In the past, Lauder was considered a personal friend of Benjamin Netanyahu. In 1998, during Netanyahu's first term as Prime Minister of Israel, reports suggested that Lauder was sent on Netanyahu's behalf to negotiate a peace agreement with Syria, which included an agreement on the Golan Heights.

Lauder's mediation between Israel and Syria continued even after Ehud Barak replaced Benjamin Netanyahu as Israel's Prime Minister until the Shepherdstown talks held between January 3 and 10, 2000, where these efforts did not bear fruit. However, it appears that relations between Lauder and Netanyahu have cooled since then.

In May 2017, Ron Lauder hosted Palestinian Authority President Mahmoud Abbas at his home before Abbas's meeting with U.S. President Donald Trump. The Prime Minister's Office expressed dissatisfaction with this move.

In March 2018, an op-ed published in The New York Times by Ron Lauder warned that "Israel is at risk of turning into a semi-theocracy, with Israel's transformation from a modern and liberal democracy into a quasi-theocracy" and cautioned against the death of the two-state solution, Israel's capitulation to extreme religious elements, and the growing alienation of the Jewish diaspora.
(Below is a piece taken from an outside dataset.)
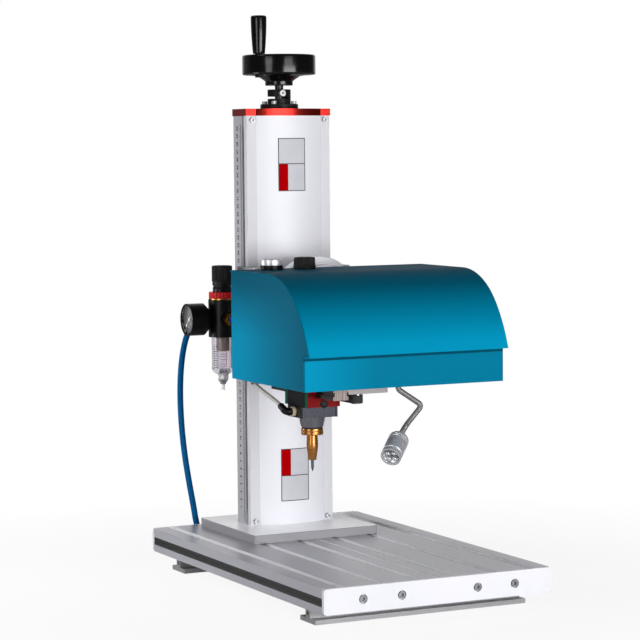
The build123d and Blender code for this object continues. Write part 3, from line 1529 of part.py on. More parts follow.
with BuildPart() as fitting_pair:
    with BuildSketch(facing_front(-fitting_y)):
        with Locations((0, port_z)):
            RegularPolygon(fitting_hex / 2, 6, major_radius=False)
    extrude(amount=fitting_hex_length)
    with BuildSketch(facing_front(-fitting_y - fitting_hex_length)):
        with Locations((0, port_z)):
            Circle(fitting_barrel_diameter / 2)
    extrude(amount=fitting_barrel_length)
    with BuildSketch(facing_front(-fitting_y - fitting_hex_length - fitting_barrel_length)):
        with Locations((0, port_z)):
            Circle(collet_diameter / 2)
    extrude(amount=collet_length)
    with BuildSketch(facing_front(-fitting_y - fitting_hex_length - fitting_barrel_length
                                  - collet_length)):
        with Locations((0, port_z)):
            Circle(hose_diameter / 2 + fit_gap)
    extrude(amount=-push_in_depth, mode=Mode.SUBTRACT)
    mirror(about=Plane.XZ)

with BuildPart() as port_fittings:
    add(fitting_pair.part.moved(Location((regulator_x, regulator_y, 0))))
port_fittings.part.label = "port_fittings"

# Pressure gauge: a cup with a chamfered back, its lens and its needle
gauge_rear_x = gauge_back_x - gauge_face_x
gauge_dial_x = gauge_face_x + gauge_dial_depth
gauge_centre = (regulator_y, port_z)

with BuildPart() as gauge_case:
    with BuildSketch(facing_right(gauge_face_x)):
        with Locations(gauge_centre):
            Circle(gauge_diameter / 2)
    extrude(amount=gauge_rear_x)
    chamfer(edges().filter_by(GeomType.CIRCLE).sort_by(Axis.X)[-1], length=gauge_chamfer)
    with BuildSketch(facing_right(gauge_face_x)):
        with Locations(gauge_centre):
            Circle(gauge_diameter / 2 - gauge_wall)
    extrude(amount=gauge_dial_depth, mode=Mode.SUBTRACT)
    with BuildSketch(facing_right(gauge_dial_x)):
        with Locations(gauge_centre):
            Circle(needle_pin_diameter / 2 + fit_gap)
    extrude(amount=needle_pin_length + running_gap, mode=Mode.SUBTRACT)
gauge_case.part.label = "gauge_case"

with BuildPart() as gauge_lens:
    with BuildSketch(facing_right(gauge_face_x + lens_setback)):
        with Locations(gauge_centre):
            Circle(gauge_diameter / 2 - gauge_wall - fit_gap)
    extrude(amount=lens_thickness)
gauge_lens.part.label = "gauge_lens"

# Needle, pointing down and to the rear at zero pressure
needle_x = gauge_face_x + lens_setback + lens_thickness + needle_thickness
needle_middle = (needle_length - needle_tail) / 2

with BuildPart() as gauge_needle:
    with BuildSketch(facing_right(needle_x)):
        with Locations(Location((regulator_y, port_z, 0), (0, 0, needle_rest_angle))):
            Circle(needle_hub_diameter / 2)
            with Locations((needle_middle, 0)):
                Rectangle(needle_length + needle_tail, needle_width)
    extrude(amount=needle_thickness)
    with BuildSketch(facing_right(needle_x)):
        with Locations(gauge_centre):
            Circle(needle_pin_diameter / 2)
    extrude(amount=gauge_dial_x + needle_pin_length - needle_x)
gauge_needle.part.label = "gauge_needle"

# Filter bowl, its element and the drain at its bottom
bowl_radius = bowl_diameter / 2
drain_nut_radius = drain_nut_diameter / 2

with BuildPart() as filter_bowl:
    with BuildSketch(Plane.XZ):
        with BuildLine():
            outer_wall = Line((bowl_radius, bowl_seat_z), (bowl_radius, bowl_bottom_z + bowl_round))
            outer_round = ThreePointArc(
                outer_wall @ 1,
                (bowl_radius - bowl_round * (1 - cos(pi / 4)),
                 bowl_bottom_z + bowl_round * (1 - sin(pi / 4))),
                (bowl_radius - bowl_round, bowl_bottom_z))
            Polyline(outer_round @ 1,
                     (drain_bore / 2 + overrun, bowl_bottom_z),
                     (drain_bore / 2 + overrun, bowl_bottom_z + bowl_wall),
                     (bowl_radius - bowl_round, bowl_bottom_z + bowl_wall),
                     (bowl_radius - bowl_wall, bowl_bottom_z + bowl_round),
                     (bowl_radius - bowl_wall, bowl_seat_z),
                     outer_wall @ 0)
        make_face()
    revolve(axis=Axis.Z)
filter_bowl.part = filter_bowl.part.moved(Location((regulator_x, regulator_y, 0)))
filter_bowl.part.label = "filter_bowl"

with BuildPart() as filter_element:
    with BuildSketch(Plane.XY.offset(bowl_seat_z - filter_height)):
        with Locations((regulator_x, regulator_y)):
            Circle(filter_diameter / 2)
    extrude(amount=filter_height)
filter_element.part.label = "filter_element"

with BuildPart() as drain_nut:
    with BuildSketch(Plane.XY.offset(drain_nut_bottom_z)):
        with Locations((regulator_x, regulator_y)):
            Circle(drain_nut_radius)
            Circle(drain_bore / 2, mode=Mode.SUBTRACT)
    extrude(amount=bowl_bottom_z - drain_nut_bottom_z)
drain_nut.part.label = "drain_nut"

# Drain stem that is pushed up to open the valve
drain_stem_top_z = drain_stem_bottom_z + drain_stem_length
drain_head_z = bowl_bottom_z + running_gap

with BuildPart() as drain_stem:
    with BuildSketch(Plane.XY.offset(drain_stem_bottom_z)):
        with Locations((regulator_x, regulator_y)):
            Circle(drain_stem_diameter / 2)
    extrude(amount=drain_stem_length)
    with BuildSketch(Plane.XY.offset(drain_head_z)):
        with Locations((regulator_x, regulator_y)):
            Circle(drain_head_diameter / 2)
    extrude(amount=drain_stem_top_z - drain_head_z)
drain_stem.part.label = "drain_stem"


def route_radii(points):
    """Bend radius at each corner: a share of the shorter run over the tangent of half the turn."""
    radii = []
    for before, corner, after in zip(points, points[1:], points[2:]):
        run_in = Vector(corner) - Vector(before)
        run_out = Vector(after) - Vector(corner)
        half_turn = radians(run_in.get_angle(run_out)) / 2
        radii.append(route_bend_share * min(run_in.length, run_out.length) / tan(half_turn))
    return radii


# Air hose, from the inlet fitting to the start of its coil
hose_radii = route_radii(hose_points)
print("hose radii", [round(radius, 1) for radius in hose_radii])

with BuildPart() as air_hose:
    with BuildLine() as hose_path:
        FilletPolyline(*hose_points, radius=hose_radii)
    with BuildSketch(Plane(origin=hose_path.line @ 0, z_dir=hose_path.line % 0)):
        Circle(hose_diameter / 2)
    sweep()
air_hose.part.label = "air_hose"

# Coil: half turns that shrink inwards on the floor, climb once, and grow outwards on top
half_step = coil_pitch / 2
coil_arcs = []
point = Vector(*hose_points[-1])
side = 1
radius = coil_radius
for half_turn in range(coil_inner_half_turns + 1 + coil_outer_half_turns):
    climb = 0
    if half_turn == coil_inner_half_turns:
        climb = coil_pitch
    if half_turn == coil_inner_half_turns + coil_outer_half_turns:
        climb = coil_end_lift
    end = Vector(point.X, point.Y + side * 2 * radius, point.Z + climb)
    middle = Vector(point.X + side * hypot(radius, climb / 2),
                    (point.Y + end.Y) / 2, (point.Z + end.Z) / 2)
    coil_arcs.append((point, middle, end))
    point = end
    side = -side
    if half_turn < coil_inner_half_turns:
        radius -= half_step
    else:
        radius += half_step

with BuildPart() as air_hose_coil:
    with BuildLine() as coil_path:
        for start, middle, end in coil_arcs:
            ThreePointArc(start, middle, end)
        tail = Line(point, (point.X + side * coil_tail, point.Y, point.Z))
    with BuildSketch(Plane(origin=coil_arcs[0][0], z_dir=(1, 0, 0))):
        Circle(hose_diameter / 2)
    sweep()
air_hose_coil.part.label = "air_hose_coil"

# Least gap of the coil to itself, measured on points along its path
hose_length = sum(edge.length for edge in hose_path.edges() + coil_path.edges())
samples = [ThreePointArc(start, middle, end) @ (step / coil_arc_samples)
           for start, middle, end in coil_arcs for step in range(coil_arc_samples)]
least_gap = min((samples[i] - samples[j]).length for i in range(len(samples))
                for j in range(i + coil_near_samples, len(samples))) - hose_diameter
print("hose length", round(hose_length), "least coil gap", round(least_gap, 2))

# Connector on the far end of the hose, lying on the coil
tail_end = tail @ 1

with BuildPart() as hose_connector:
    with BuildSketch(Plane(origin=tail_end, z_dir=(side, 0, 0))):
        Circle(connector_diameter / 2)
    extrude(amount=connector_length)
    chamfer(edges().filter_by(GeomType.CIRCLE), length=cap_overhang)
hose_connector.part.label = "hose_connector"

# Every piece goes into its own file
pieces = [
    base_table_left, base_table_right, end_plates, end_plate_screws, foot_rails,
    column_foot_plate, column_body, column_end_blocks, column_cap_plate, front_cover,
    column_screws, guide_shafts, bearing_flange, clamp_screw, regulator_bracket,
    regulator_body, regulator_ring_nut, port_fittings, gauge_case, gauge_lens,
    filter_element, filter_bowl, drain_nut, air_hose, air_hose_coil, hose_connector,
    gauge_needle, regulator_knob, drain_stem, handwheel, handle_spindle, lead_screw,
    handwheel_handle, carriage_block, carriage_arms, swivel_disc, head_hub, head_frame,
    head_cover, x_rails, x_motor, signal_socket, lamp_neck, lamp_body, lamp_lens,
    air_flow_knob, x_screw, y_beam, y_rail, y_motor, y_belt, y_pulley_front,
    y_pulley_rear, guide_block, guide_end_caps, stylus_holder, stylus_nozzle,
    elbow_fitting, air_tube, stylus_pin,
]
os.makedirs("parts", exist_ok=True)
for piece in pieces:
    export_step(piece.part, "parts/" + piece.part.label + ".step")
print(len(pieces), "pieces written")
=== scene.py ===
# %% [markdown]
# # A pneumatic marking machine
# A slotted table carries a column. A handwheel lifts the head along the column, and the
# head moves a pneumatic stylus in two directions over the work. The rigid pieces come
# from a CAD model, at their real size and place. This lesson gives them their finishes,
# and makes the pieces whose look needs finer surfaces: turned and knurled parts, the
# ruler, the dial, the lamp and the air hose.

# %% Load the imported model
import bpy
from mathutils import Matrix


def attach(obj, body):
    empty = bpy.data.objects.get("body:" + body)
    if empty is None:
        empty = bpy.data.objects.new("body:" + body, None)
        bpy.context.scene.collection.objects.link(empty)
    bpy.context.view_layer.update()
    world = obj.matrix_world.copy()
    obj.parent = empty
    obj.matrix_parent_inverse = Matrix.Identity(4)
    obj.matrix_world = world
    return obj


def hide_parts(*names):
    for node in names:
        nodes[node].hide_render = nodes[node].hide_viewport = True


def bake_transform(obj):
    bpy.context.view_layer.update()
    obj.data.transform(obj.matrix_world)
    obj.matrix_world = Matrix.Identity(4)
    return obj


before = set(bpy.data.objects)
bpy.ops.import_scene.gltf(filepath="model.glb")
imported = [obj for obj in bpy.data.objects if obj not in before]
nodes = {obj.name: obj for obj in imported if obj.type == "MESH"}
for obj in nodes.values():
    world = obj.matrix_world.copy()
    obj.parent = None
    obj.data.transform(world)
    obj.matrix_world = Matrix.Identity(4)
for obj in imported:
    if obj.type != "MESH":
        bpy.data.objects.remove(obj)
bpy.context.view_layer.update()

# %% Modules and the unit
from math import cos, pi, radians, sin, tau

import bmesh
import bpy
import numpy as np
from mathutils import Matrix, Vector

mm = 0.001
X_AXIS, Y_AXIS, Z_AXIS = Vector((1, 0, 0)), Vector((0, 1, 0)), Vector((0, 0, 1))

# %% [markdown]
# ## The camera
# The photograph was taken with a long lens, from the front left and a little above the
# table. Blender's Track To constraint could aim a camera at the head, but the camera also
# leans by half a degree, so its three axes are worked out from its angles instead.

# %% Camera
camera_place = Vector((-1.3345, -2.6452, 0.5465))
camera_turn, camera_dip, camera_roll = radians(26.31), radians(4.13), radians(0.53)
focal_length_in_pixels = 2396.4
picture_side_in_pixels = 640
sensor_width = 36.0

ahead = Vector((sin(camera_turn) * cos(camera_dip), cos(camera_turn) * cos(camera_dip),
                -sin(camera_dip)))
level_right = ahead.cross(Z_AXIS).normalized()
level_up = level_right.cross(ahead)
right = level_right * cos(camera_roll) - level_up * sin(camera_roll)
up = level_right * sin(camera_roll) + level_up * cos(camera_roll)

camera = bpy.data.objects.new("camera", bpy.data.cameras.new("camera"))
camera.matrix_world = Matrix.LocRotScale(
    camera_place, Matrix((right, up, -ahead)).transposed().to_quaternion(), None)
camera.data.sensor_width = sensor_width
camera.data.lens = focal_length_in_pixels * sensor_width / picture_side_in_pixels
bpy.context.scene.collection.objects.link(camera)
bpy.context.scene.camera = camera
print("lens", round(camera.data.lens, 1), "mm")

# %% [markdown]
# ## Shader sums as expressions
# A finish is a small sum: a noise times a strength, plus a plain value. Placing Math nodes
# by hand hides that sum, so a Wire wraps one output of a node, and adding or multiplying
# wires adds the nodes. Every other node comes from one method of the finish.


# %% Wires and finishes
class Wire:
    """One output of a node in a finish. Sums of wires and numbers become Math nodes."""

    def __init__(self, finish, socket):
        self.finish = finish
        self.socket = socket

    def math(self, operation, first, second):
        return self.finish.node("Math", {"operation": operation}, {0: first, 1: second})

    def __add__(self, other):
        return self.math("ADD", self, other)

    def __rsub__(self, other):
        return self.math("SUBTRACT", other, self)

    def __mul__(self, other):
        return self.math("MULTIPLY", self, other)

    def __gt__(self, other):
        return self.math("GREATER_THAN", self, other)

    def __lt__(self, other):
        return self.math("LESS_THAN", self, other)


class Nodes:
    """A node tree, whose nodes all come from one method."""

    def __init__(self, tree):
        self.tree = tree

    def node(self, kind, settings=None, inputs=None, output=0):
        """Adds a node: first its settings, then a value or a wire for each named input."""
        node = self.tree.nodes.new("ShaderNode" + kind)
        for setting, value in (settings or {}).items():
            setattr(node, setting, value)
        for socket, value in (inputs or {}).items():
            if isinstance(value, Wire):
                self.tree.links.new(value.socket, node.inputs[socket])
            else:
                node.inputs[socket].default_value = value
        return Wire(self, node.outputs[output])

    def ramp(self, value, low, high):
        """A wire that goes from 0 to 1 as the value goes from low to high."""
        return self.node("MapRange", {}, {"Value": value, "From Min": low, "From Max": high})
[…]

According to Lauder, "If current trends continue, Israel will face a fateful choice: Grant the Palestinians full rights and cease being a Jewish state, or infringe on their rights and cease being a democracy. To avoid these outcomes, the only path forward is a two-state solution."


Ron Lauder is the primary benefactor of the Neue Galerie New York, an art gallery in New York City. He also possesses various private art collections, with one of his most notable collections featuring medieval and Renaissance weaponry, considered the largest private collection of its kind globally. Lauder played a pivotal role in returning art treasures that were stolen by the Nazis during the Holocaust to their rightful owners.

In June 2006, Lauder purchased Gustav Klimt's portrait "Adele Bloch-Bauer I" for $135 million, making it one of the most expensive paintings ever sold. He later donated the painting to the Neue Galerie in New York City.